Important Considerations and Best Practices
- Shading: Avoid partial shading of the panel, as it can significantly reduce energy output.
- Cleaning: Regularly clean the panel surface with water and a soft cloth to remove dirt and debris.
- Temperature Effects: Be aware that high temperatures can slightly reduce the panel's efficiency.
- Monitoring: Use a solar charge controller with monitoring capabilities to track performance and ensure optimal operation.
Example: Connecting to an Arduino UNO
The Panel Surya 100 Wp can be used to power an Arduino UNO indirectly by charging a battery and using a voltage regulator. Below is an example setup:
- Connect the solar panel to a 12V battery via a solar charge controller.
- Use a 5V voltage regulator (e.g., LM7805) to step down the battery voltage to 5V.
- Power the Arduino UNO through its 5V pin.
Here is a sample Arduino code to monitor the battery voltage:
// Define the analog pin connected to the voltage divider
const int voltagePin = A0;
// Voltage divider resistors: R1 = 10k, R2 = 10k
// Adjust the multiplier based on your resistor values
const float voltageMultiplier = 2.0;
void setup() {
Serial.begin(9600); // Initialize serial communication
}
void loop() {
int sensorValue = analogRead(voltagePin); // Read the analog input
float voltage = sensorValue * (5.0 / 1023.0) * voltageMultiplier;
// Print the battery voltage to the Serial Monitor
Serial.print("Battery Voltage: ");
Serial.print(voltage);
Serial.println(" V");
delay(1000); // Wait for 1 second before the next reading
}
Note: Ensure the voltage divider is properly calibrated to avoid exceeding the Arduino's input voltage limits.
Troubleshooting and FAQs
Common Issues and Solutions
Low Power Output:
- Cause: Shading, dirt on the panel, or incorrect tilt angle.

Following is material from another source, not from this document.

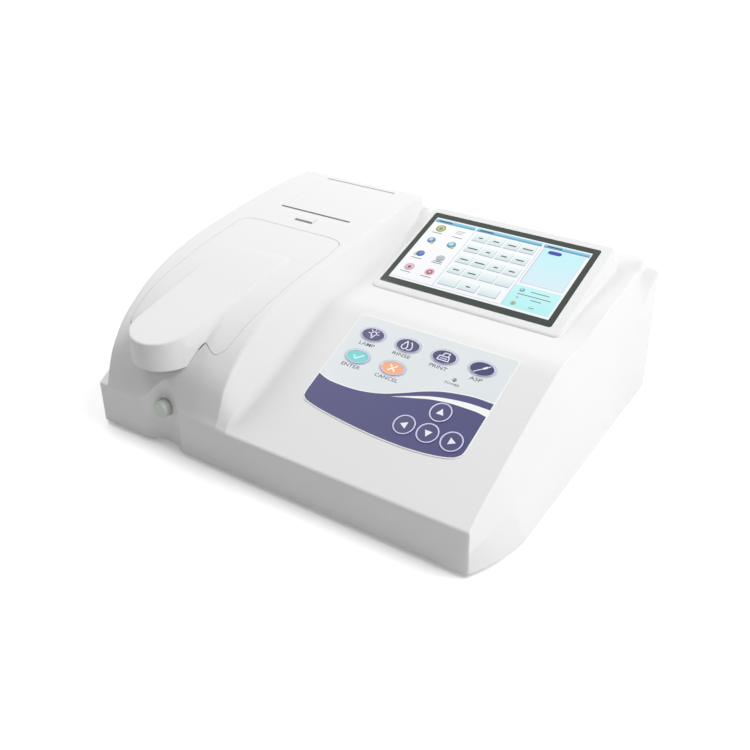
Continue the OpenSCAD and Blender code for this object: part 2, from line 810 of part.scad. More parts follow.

- Solution: Clean the panel, remove shading, and adjust the tilt angle.
No Output Voltage:
- Cause: Loose or faulty connections.
- Solution: Check all connections, especially the MC4 connectors.
Overheating:
- Cause: Poor ventilation or excessive ambient temperature.
- Solution: Ensure proper airflow around the panel and avoid installing it in enclosed spaces.
Battery Not Charging:
- Cause: Faulty charge controller or incorrect wiring.

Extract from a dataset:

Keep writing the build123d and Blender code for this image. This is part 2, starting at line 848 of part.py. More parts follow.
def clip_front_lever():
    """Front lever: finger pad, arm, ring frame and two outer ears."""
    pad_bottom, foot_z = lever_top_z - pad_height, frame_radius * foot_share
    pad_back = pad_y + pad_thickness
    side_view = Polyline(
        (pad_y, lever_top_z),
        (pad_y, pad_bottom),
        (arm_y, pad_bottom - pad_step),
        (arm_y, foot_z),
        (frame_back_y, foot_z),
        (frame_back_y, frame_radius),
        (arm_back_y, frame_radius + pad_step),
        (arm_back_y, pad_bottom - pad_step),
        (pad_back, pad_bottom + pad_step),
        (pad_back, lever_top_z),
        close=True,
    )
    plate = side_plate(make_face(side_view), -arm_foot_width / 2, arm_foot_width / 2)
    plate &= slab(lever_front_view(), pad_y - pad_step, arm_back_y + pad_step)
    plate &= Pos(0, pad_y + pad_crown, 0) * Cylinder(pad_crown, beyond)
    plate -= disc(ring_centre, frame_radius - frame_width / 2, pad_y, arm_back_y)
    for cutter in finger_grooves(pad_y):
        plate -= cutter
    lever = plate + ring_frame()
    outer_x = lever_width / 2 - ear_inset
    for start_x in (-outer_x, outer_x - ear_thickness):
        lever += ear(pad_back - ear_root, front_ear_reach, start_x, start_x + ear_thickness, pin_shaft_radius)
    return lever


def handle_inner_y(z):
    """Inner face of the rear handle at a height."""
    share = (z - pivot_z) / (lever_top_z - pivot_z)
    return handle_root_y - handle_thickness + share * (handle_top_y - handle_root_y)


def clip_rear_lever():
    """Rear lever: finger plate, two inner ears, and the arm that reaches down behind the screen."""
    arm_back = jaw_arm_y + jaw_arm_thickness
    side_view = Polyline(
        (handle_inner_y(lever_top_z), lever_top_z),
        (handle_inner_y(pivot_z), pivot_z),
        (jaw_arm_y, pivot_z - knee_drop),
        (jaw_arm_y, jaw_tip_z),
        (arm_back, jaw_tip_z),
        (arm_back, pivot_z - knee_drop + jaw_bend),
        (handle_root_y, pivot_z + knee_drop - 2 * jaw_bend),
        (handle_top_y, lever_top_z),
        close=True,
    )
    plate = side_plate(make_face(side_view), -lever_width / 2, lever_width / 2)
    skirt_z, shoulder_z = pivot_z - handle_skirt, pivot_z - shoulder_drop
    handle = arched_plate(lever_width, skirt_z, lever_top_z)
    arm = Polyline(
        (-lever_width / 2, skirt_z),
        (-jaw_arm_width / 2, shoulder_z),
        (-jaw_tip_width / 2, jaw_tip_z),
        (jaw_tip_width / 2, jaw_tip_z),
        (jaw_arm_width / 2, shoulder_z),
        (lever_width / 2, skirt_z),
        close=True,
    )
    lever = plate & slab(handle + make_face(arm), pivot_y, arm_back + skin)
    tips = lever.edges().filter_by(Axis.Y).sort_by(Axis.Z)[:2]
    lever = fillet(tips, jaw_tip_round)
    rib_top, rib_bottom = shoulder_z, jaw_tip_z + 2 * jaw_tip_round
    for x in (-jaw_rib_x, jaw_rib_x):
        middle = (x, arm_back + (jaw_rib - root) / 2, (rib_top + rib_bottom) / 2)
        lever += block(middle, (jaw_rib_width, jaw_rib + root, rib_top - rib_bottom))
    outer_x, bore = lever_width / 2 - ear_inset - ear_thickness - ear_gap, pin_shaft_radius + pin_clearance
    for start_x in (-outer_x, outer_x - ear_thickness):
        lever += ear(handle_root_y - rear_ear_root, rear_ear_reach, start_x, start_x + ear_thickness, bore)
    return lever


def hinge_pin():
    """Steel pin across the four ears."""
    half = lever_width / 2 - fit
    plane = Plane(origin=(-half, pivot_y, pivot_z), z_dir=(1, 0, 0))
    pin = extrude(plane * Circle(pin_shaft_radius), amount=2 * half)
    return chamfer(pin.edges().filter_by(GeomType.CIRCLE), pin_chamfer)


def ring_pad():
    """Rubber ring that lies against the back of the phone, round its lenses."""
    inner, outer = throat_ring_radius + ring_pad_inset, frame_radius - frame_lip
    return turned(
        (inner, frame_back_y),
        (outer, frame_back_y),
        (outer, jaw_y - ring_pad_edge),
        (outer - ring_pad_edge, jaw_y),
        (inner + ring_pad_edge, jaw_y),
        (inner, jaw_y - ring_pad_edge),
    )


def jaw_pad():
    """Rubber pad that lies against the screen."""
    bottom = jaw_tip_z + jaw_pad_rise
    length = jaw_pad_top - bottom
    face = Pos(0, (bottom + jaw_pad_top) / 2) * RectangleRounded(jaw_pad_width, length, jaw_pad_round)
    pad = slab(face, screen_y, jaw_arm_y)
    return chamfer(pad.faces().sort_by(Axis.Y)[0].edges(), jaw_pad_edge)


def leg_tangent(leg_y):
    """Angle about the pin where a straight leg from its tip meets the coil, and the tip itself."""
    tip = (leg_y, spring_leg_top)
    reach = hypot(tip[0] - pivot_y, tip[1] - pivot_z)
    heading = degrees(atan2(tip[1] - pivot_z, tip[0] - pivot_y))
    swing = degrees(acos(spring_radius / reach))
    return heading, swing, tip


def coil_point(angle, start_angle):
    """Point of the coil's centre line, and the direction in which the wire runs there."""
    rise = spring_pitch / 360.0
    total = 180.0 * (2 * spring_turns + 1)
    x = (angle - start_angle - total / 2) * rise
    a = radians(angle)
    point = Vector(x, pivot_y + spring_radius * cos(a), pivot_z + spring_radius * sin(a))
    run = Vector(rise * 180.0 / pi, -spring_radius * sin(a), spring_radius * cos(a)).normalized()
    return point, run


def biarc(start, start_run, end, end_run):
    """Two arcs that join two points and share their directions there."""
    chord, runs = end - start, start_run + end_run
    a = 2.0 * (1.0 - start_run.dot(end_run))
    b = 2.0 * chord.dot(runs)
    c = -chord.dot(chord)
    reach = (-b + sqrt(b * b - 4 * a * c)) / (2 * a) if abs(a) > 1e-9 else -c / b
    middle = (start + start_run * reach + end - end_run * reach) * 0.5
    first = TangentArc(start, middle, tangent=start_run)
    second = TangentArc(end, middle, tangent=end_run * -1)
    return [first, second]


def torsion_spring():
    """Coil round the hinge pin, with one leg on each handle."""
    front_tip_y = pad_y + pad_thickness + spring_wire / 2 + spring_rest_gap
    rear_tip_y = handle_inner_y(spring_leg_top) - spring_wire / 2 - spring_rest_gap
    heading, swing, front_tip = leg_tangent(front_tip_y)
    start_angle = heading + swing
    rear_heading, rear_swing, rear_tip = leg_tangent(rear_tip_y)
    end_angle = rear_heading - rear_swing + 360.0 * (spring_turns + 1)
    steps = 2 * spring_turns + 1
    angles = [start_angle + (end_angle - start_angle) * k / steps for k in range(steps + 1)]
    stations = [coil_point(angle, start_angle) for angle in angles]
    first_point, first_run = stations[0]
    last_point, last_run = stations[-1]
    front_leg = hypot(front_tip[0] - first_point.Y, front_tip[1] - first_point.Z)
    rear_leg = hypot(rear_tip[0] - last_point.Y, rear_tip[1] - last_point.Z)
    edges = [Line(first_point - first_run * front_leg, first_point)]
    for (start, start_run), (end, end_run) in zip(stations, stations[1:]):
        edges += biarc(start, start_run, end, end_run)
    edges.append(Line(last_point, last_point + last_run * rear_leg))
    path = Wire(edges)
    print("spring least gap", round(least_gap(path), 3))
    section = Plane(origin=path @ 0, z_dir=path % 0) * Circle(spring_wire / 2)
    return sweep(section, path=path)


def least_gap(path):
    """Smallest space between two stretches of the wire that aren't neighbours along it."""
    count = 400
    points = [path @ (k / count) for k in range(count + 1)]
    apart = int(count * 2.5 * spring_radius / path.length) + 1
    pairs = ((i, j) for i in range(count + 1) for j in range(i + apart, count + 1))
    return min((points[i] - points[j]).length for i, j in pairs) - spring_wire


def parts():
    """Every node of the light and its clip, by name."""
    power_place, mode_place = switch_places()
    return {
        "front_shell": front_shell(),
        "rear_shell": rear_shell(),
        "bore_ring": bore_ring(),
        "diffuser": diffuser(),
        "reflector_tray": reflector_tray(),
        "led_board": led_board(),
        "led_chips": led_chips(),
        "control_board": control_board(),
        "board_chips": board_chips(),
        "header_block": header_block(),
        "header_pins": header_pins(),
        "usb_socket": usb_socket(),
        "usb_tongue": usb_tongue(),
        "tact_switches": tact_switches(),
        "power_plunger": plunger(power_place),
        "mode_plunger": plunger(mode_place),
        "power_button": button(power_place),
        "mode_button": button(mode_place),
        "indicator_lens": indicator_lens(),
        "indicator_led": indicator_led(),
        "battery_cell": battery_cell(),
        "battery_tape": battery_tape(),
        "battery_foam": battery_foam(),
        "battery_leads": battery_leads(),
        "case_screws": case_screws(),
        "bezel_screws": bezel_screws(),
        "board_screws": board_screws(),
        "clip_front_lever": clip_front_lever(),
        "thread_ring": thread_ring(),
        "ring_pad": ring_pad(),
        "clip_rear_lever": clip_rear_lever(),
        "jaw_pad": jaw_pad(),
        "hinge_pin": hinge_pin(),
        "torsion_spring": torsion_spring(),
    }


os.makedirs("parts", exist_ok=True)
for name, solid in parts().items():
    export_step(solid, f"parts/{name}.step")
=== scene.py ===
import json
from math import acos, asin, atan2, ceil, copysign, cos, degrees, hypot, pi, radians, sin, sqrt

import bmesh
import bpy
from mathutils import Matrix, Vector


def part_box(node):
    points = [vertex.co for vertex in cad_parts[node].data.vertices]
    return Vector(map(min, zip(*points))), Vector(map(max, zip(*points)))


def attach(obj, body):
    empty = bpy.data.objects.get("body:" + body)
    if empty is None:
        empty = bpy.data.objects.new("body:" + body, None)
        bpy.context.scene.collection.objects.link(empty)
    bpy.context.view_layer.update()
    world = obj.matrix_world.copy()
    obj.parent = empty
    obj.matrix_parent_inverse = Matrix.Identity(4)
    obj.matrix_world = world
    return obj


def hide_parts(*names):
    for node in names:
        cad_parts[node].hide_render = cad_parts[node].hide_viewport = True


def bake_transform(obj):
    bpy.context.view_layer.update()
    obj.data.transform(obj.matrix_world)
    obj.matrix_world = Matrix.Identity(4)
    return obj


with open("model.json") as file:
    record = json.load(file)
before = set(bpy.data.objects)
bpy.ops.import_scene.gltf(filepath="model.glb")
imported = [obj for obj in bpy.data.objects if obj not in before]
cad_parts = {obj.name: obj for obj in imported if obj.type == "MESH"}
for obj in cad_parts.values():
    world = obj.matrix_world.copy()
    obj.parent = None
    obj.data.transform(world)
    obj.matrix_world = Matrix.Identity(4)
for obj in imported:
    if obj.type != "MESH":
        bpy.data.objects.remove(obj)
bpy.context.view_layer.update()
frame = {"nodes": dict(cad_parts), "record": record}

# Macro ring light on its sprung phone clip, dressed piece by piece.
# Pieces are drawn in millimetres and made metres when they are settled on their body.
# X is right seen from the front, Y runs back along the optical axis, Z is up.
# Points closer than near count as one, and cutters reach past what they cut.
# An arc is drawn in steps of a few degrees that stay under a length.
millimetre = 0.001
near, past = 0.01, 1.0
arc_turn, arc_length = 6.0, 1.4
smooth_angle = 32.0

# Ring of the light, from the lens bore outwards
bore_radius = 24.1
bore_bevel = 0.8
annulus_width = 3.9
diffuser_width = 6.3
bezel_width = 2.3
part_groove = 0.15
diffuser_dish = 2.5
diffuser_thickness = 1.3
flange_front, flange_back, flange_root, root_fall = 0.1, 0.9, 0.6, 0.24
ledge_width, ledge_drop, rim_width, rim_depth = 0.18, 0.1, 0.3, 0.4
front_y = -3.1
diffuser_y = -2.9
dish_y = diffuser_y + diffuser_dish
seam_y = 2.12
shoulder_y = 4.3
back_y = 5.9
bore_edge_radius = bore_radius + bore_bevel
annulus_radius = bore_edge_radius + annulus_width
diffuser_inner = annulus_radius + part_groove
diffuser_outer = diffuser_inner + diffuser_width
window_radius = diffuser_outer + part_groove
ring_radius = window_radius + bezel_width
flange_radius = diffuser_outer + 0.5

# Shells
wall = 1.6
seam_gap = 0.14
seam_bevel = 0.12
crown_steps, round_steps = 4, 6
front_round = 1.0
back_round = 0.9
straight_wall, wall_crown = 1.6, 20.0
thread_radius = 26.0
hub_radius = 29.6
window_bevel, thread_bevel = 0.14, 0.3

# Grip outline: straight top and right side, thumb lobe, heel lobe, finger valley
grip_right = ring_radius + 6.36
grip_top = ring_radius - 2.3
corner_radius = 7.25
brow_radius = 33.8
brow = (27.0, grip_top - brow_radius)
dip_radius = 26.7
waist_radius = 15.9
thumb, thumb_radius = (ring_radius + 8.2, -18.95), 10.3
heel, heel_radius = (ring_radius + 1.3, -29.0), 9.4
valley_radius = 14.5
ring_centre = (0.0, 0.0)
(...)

- Solution: Verify the charge controller settings and wiring connections.
FAQs
Q1: Can I connect the panel directly to a battery?
A1: No, always use a solar charge controller to regulate the voltage and prevent overcharging the battery.

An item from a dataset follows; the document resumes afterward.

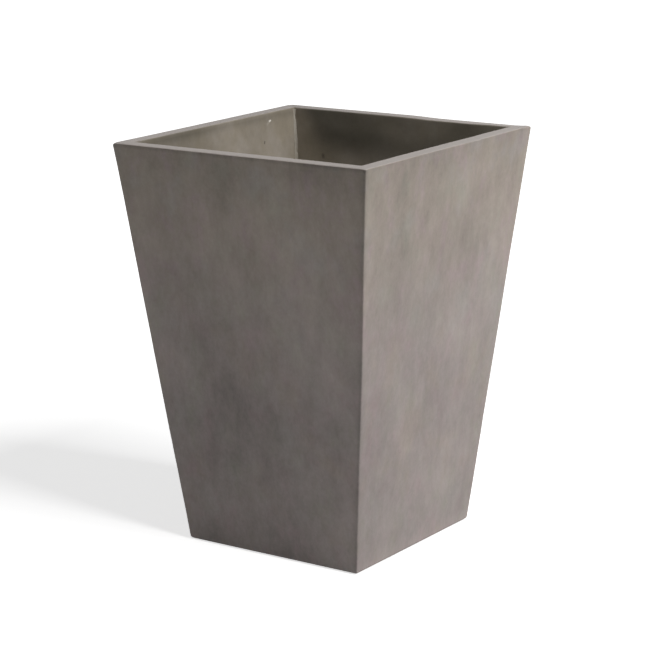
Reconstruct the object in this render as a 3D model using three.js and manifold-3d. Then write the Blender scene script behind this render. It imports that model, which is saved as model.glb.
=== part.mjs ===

Q2: How many panels can I connect in series or parallel?
A2: This depends on the specifications of your charge controller and inverter. Ensure the total voltage and current remain within their limits.
Q3: What is the lifespan of the Panel Surya 100 Wp?
A3: The panel typically has a lifespan of 25 years with proper maintenance.
Q4: Can the panel be used indoors?
A4: The panel requires direct sunlight for optimal performance and is not suitable for indoor use.
By following this documentation, you can effectively integrate the Panel Surya 100 Wp into your solar power system and maximize its performance.